I miss the back-facing seats which I always chose when I had the option, as they are much safer (except for the risk of flying debris).


Many business-class airline seats do now have three point seatbelts.

They seem to have started adding shoulder belts in some of the newer fully-lie-flat business/first seats on some airlines.

> There's a reason the crew has four point restraints, and I'd like to have it too.

Isnt it because their seats are facing the other way?


No; that helps. Planes tend to crash into things, not get rear ended. Facing backwards means they aren’t flung forwards into things.

Regardless of orientation they have four point. As I noted in a different comment, I miss the rear facing seats; I used to choose them by preference and on trains or other vehicles with rear facing seats I always select them.
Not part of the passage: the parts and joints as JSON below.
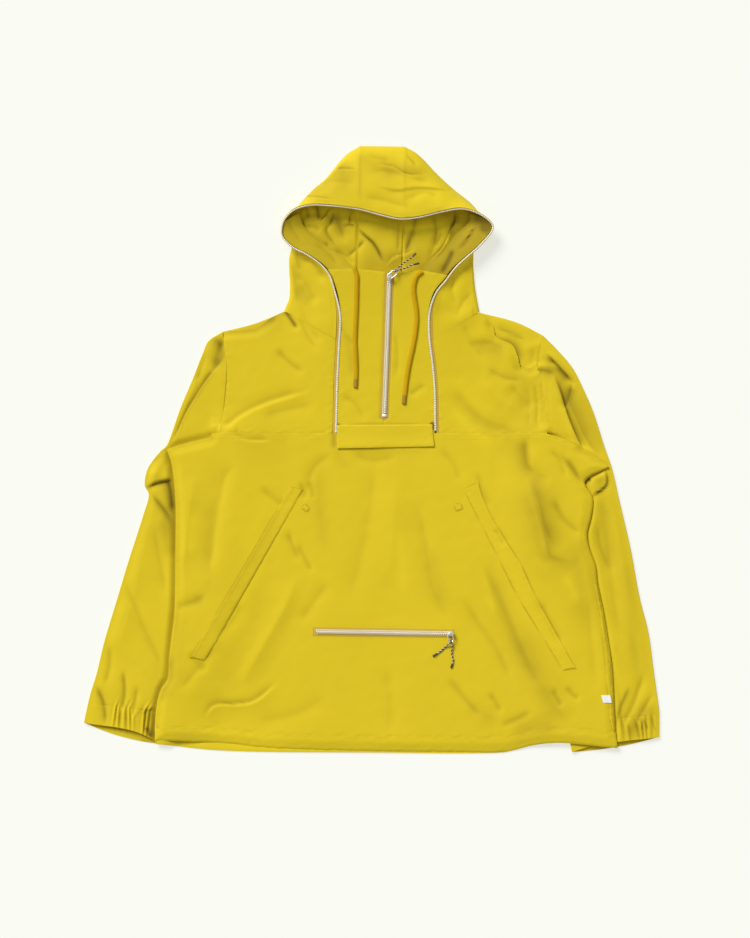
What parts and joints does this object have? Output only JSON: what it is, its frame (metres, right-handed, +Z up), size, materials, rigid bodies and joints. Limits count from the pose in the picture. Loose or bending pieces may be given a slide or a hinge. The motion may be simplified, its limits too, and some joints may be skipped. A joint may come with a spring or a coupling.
{
  "type": "hooded anorak pullover",
  "caption": "Hooded pullover anorak laid flat on its back, with zips round the face opening, a chest zip, slanted pockets, a low zip pocket and drawcords.",
  "frame": {"origin": "middle of the laid garment's outline seen from above, on the surface it lies on", "axes": "+X across the body towards the side with the label, +Y from hem to hood, +Z up from the surface, out of the front"},
  "size_m": [0.834, 0.8778, 0.0336],
  "materials": {
    "cloth": "mustard yellow woven cotton and nylon shell cloth, matt with a faint sheen",
    "zip_tape": "tan woven zip tape",
    "zip_metal": "polished light metal",
    "drawcord": "braided mustard orange cord",
    "pull_cord": "dark brown and white twisted cord",
    "label": "plain white woven tab"
  },
  "bodies": {
    "garment": {"back_panel": "cloth", "back_yoke": "cloth", "front_panel": "cloth", "yoke_left": "cloth", "yoke_right": "cloth", "bib_left": "cloth", "bib_right": "cloth", "facing_left": "cloth", "facing_right": "cloth", "hem_front": "cloth", "hem_back": "cloth", "sleeve_left": "cloth", "sleeve_right": "cloth", "cuff_left": "cloth", "cuff_right": "cloth", "hood_left": "cloth", "hood_right": "cloth", "hood_centre": "cloth", "storm_flap": "cloth", "pocket_welt_left": "cloth", "pocket_welt_right": "cloth", "tack_patch_left": "cloth", "tack_patch_right": "cloth", "side_strip": "cloth", "side_label": "label", "hood_zip_tape": "zip_tape", "hood_zip_teeth": "zip_metal", "chest_zip_tape": "zip_tape", "chest_zip_teeth": "zip_metal", "chest_zip_stop": "zip_metal", "chest_zip_slider": "zip_metal", "pocket_zip_tape": "zip_tape", "pocket_zip_teeth": "zip_metal", "pocket_zip_slider": "zip_metal", "drawcord_left": "drawcord", "drawcord_left_tip": "drawcord", "drawcord_right": "drawcord", "drawcord_right_tip": "drawcord"},
    "chest_pull": {"chest_zip_pull": "zip_metal", "chest_zip_pull_knot": "pull_cord", "chest_zip_cord_a": "pull_cord", "chest_zip_cord_a_tip": "pull_cord", "chest_zip_cord_b": "pull_cord", "chest_zip_cord_b_tip": "pull_cord"},
    "pocket_pull": {"pocket_zip_pull": "zip_metal", "pocket_zip_pull_knot": "pull_cord", "pocket_zip_cord_a": "pull_cord", "pocket_zip_cord_a_tip": "pull_cord", "pocket_zip_cord_b": "pull_cord", "pocket_zip_cord_b_tip": "pull_cord"}
  },
  "joints": [
    {"name": "chest_pull_hinge", "type": "hinge", "parent": "garment", "child": "chest_pull", "pos_m": [0.02372, 0.25, 0.02652], "axis": [0.682, -0.7314, 0], "range_deg": [0, 150]},
    {"name": "pocket_pull_hinge", "type": "hinge", "parent": "garment", "child": "pocket_pull", "pos_m": [0.1115, -0.2648, 0.01436], "axis": [-0.9945, -0.1045, 0], "range_deg": [0, 150]}
  ]
}
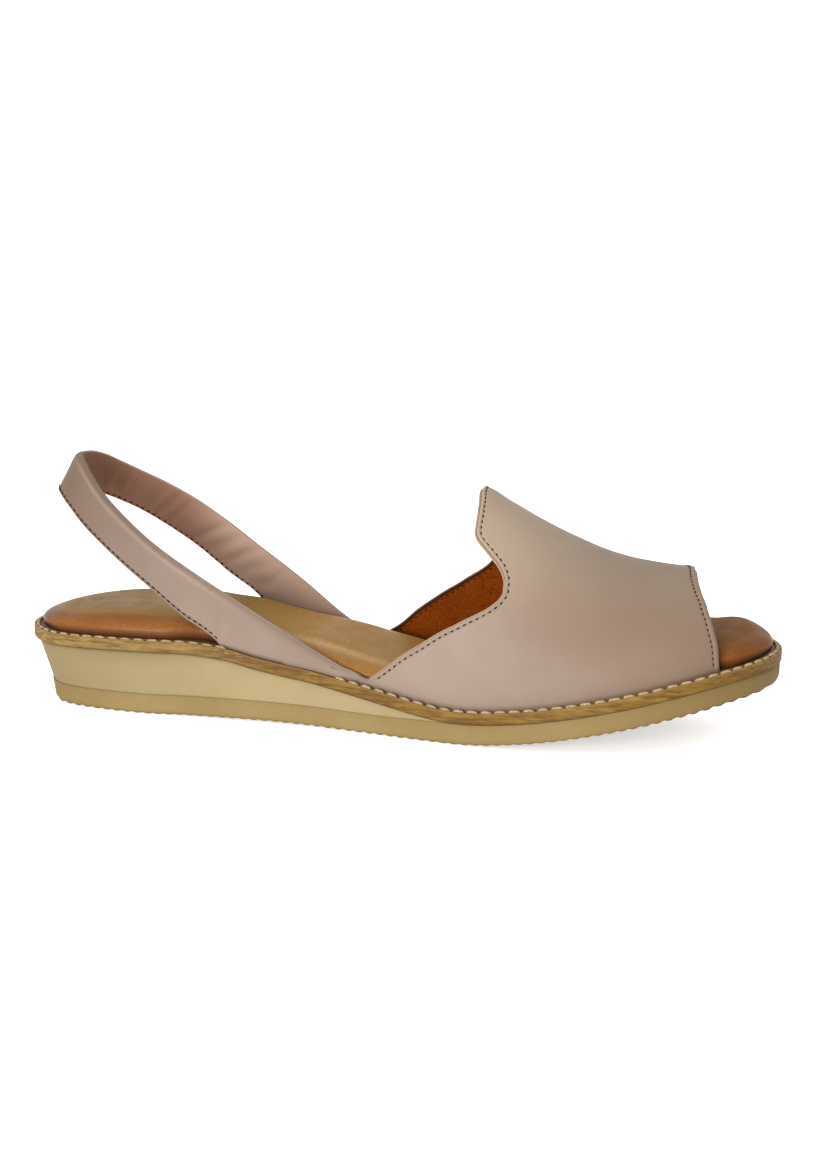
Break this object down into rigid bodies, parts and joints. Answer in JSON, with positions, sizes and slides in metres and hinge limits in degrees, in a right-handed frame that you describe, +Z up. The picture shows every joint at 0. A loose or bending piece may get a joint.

What I find funny is that this year I got to fly newer first class (places I fly to are $1k+ economy and close to $10k first class, so normally I avoid the latter), the type where you get to sit diagonally in your own little "bunk". Despite the whole seat obviously designed for more comfort, the belt had the lap and the shoulder parts, and many times they were much more anal about having both parts buckled up. Guess that's the tradeoff! Typical economy is miserably cramped so they get less restraints to feel a bit better.

It depends on the position of the chair, direction and hard surfaces you could hit. A shoulder strap is common on seats that don't face straight forward.

"Confiscate shoes"?

I'd think they'd want to make sure your shoes were on, so that you could walk safely over whatever debris was produced.